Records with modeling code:

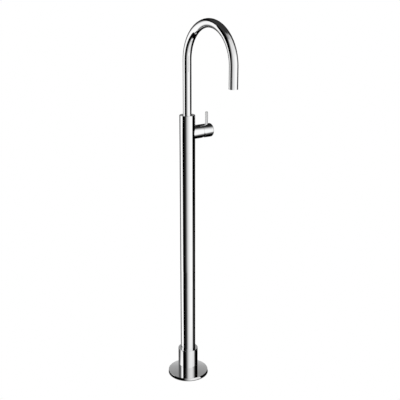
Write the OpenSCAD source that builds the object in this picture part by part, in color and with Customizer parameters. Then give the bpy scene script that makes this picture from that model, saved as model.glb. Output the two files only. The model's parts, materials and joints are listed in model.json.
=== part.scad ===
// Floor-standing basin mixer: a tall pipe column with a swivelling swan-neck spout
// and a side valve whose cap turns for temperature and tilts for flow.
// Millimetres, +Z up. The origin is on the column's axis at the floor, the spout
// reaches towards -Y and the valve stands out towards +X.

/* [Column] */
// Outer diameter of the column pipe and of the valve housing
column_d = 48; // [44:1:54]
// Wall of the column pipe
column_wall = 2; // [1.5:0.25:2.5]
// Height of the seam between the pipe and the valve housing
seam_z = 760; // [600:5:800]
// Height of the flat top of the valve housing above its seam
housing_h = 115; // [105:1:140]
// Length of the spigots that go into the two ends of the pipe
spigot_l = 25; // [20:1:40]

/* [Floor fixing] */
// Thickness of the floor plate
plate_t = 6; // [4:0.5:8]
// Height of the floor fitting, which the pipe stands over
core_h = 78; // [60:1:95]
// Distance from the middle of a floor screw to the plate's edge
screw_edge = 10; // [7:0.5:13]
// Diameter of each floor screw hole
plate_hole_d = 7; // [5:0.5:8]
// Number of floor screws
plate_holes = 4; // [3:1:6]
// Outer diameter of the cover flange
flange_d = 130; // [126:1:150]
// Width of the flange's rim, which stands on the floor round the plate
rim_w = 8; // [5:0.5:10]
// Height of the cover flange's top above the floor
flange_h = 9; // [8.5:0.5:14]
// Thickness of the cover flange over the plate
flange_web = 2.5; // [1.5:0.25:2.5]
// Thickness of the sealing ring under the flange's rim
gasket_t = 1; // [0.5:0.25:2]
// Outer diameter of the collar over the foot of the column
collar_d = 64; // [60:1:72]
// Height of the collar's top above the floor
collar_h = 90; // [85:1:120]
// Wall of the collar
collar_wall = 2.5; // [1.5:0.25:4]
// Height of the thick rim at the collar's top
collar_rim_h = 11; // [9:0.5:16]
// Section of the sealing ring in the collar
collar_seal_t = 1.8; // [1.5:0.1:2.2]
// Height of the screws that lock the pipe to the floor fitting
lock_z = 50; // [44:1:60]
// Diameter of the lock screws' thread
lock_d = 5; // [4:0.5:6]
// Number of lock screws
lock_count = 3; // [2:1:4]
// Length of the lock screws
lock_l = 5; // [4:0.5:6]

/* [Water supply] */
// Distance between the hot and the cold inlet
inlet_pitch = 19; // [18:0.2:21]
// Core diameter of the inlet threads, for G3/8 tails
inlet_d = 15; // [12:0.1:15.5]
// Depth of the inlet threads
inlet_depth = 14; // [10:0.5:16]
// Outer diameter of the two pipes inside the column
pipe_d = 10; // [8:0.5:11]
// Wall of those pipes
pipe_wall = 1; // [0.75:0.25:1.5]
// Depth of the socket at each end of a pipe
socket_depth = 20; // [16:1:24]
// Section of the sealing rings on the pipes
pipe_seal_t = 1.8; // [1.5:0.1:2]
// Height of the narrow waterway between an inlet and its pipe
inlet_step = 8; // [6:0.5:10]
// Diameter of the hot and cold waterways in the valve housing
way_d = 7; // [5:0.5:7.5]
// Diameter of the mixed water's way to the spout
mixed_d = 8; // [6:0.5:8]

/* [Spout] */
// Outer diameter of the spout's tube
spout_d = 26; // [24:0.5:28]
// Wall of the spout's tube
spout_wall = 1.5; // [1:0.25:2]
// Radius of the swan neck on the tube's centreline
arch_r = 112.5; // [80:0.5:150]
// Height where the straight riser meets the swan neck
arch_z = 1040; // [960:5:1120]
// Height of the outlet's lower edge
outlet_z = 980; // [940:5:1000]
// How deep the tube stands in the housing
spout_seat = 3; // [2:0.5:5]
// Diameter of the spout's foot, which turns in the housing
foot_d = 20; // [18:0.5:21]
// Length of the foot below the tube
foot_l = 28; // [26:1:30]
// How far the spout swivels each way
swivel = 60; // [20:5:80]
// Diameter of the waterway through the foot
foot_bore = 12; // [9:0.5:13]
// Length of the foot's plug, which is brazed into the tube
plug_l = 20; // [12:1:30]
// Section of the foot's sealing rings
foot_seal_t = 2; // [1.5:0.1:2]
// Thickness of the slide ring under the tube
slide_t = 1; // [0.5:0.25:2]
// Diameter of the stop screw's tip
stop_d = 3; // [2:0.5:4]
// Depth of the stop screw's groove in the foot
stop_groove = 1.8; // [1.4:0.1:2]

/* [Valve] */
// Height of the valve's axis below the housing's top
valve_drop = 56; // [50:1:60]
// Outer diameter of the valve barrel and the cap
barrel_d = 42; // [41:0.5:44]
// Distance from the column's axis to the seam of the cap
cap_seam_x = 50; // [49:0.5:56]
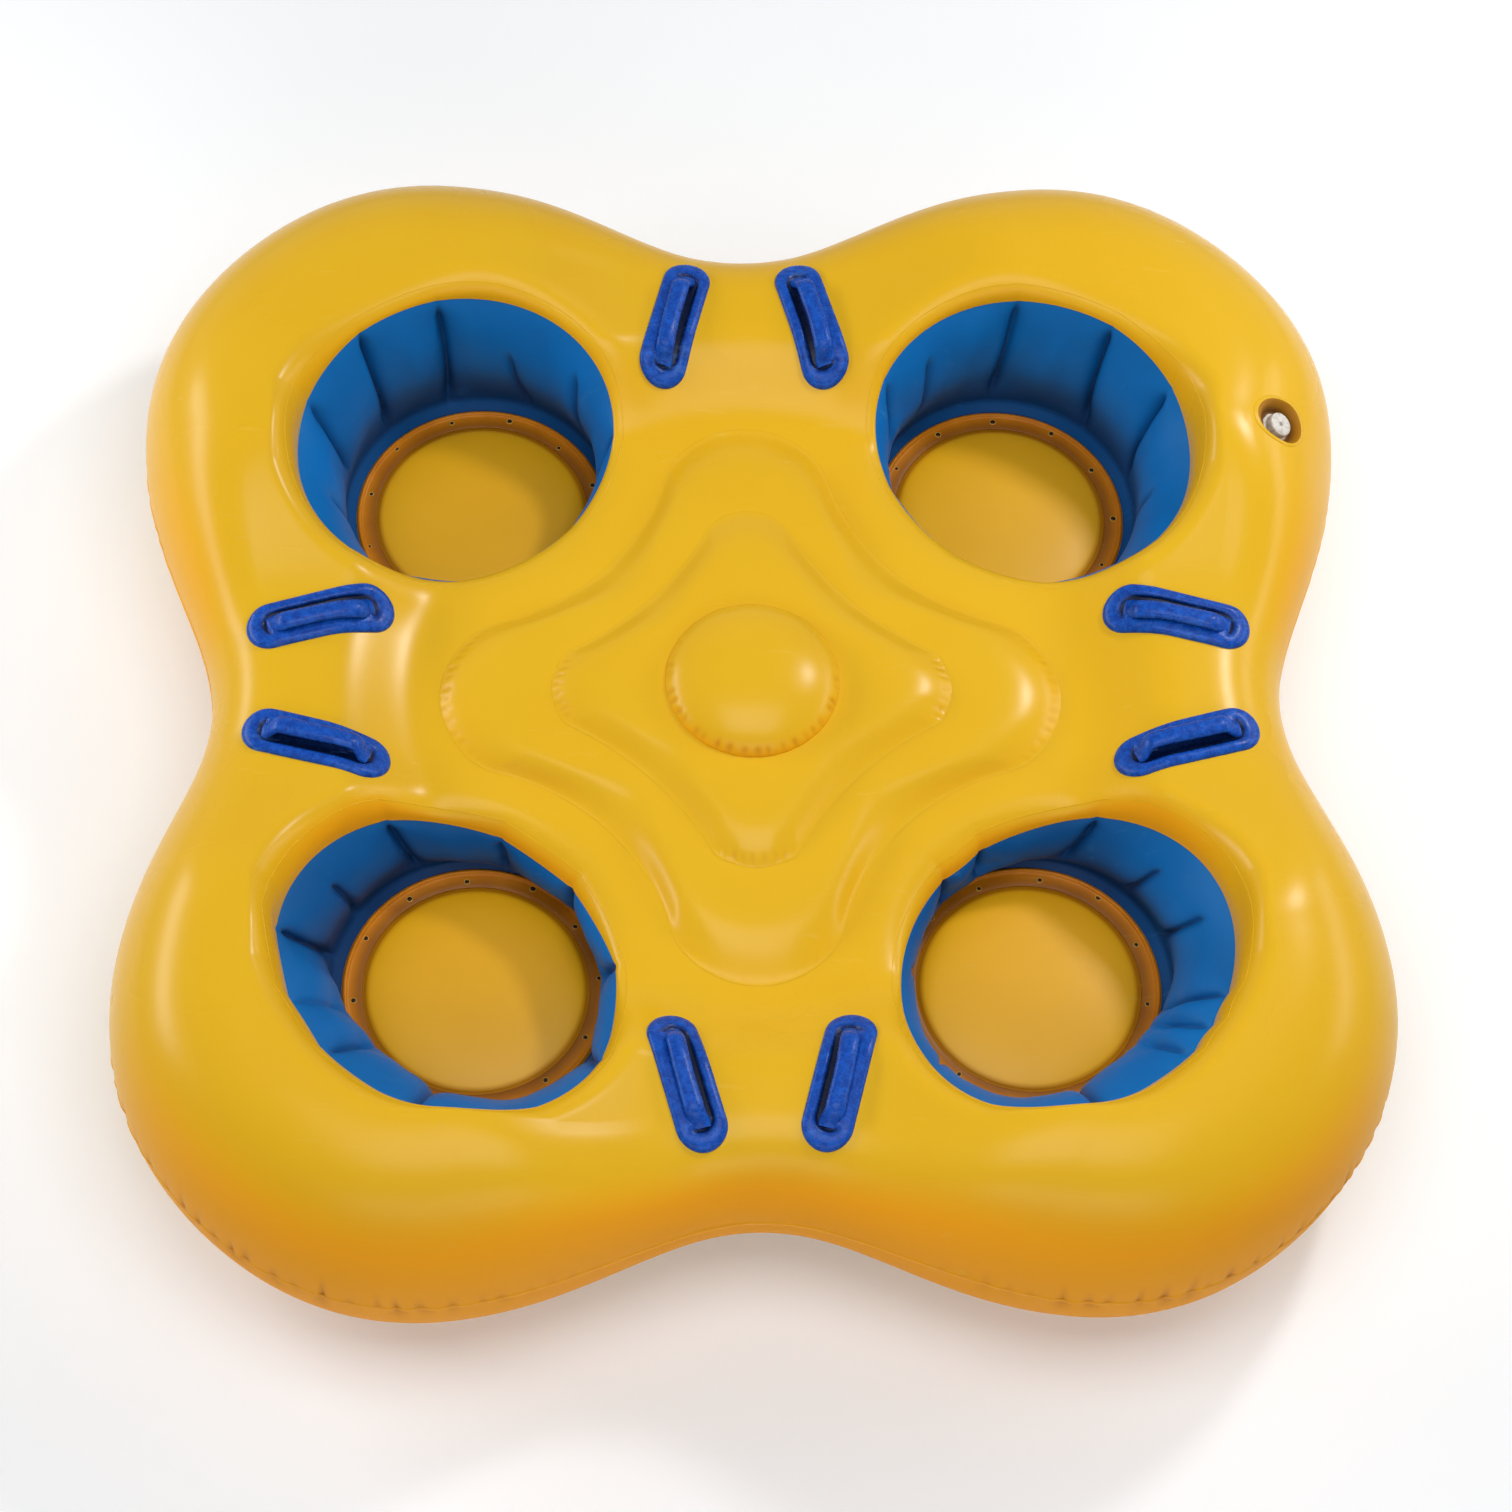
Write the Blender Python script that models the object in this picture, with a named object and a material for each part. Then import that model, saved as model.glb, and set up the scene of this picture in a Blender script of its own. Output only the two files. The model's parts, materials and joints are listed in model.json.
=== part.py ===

- Aim of the exercise:
All lines from the one with "Write the Blender" through the final line above are to be quoted exactly; quote no other line.

- Solution:
Write the Blender Python script that models the object in this picture, with a named object and a material for each part. Then import that model, saved as model.glb, and set up the scene of this picture in a Blender script of its own. Output only the two files. The model's parts, materials and joints are listed in model.json.
=== part.py ===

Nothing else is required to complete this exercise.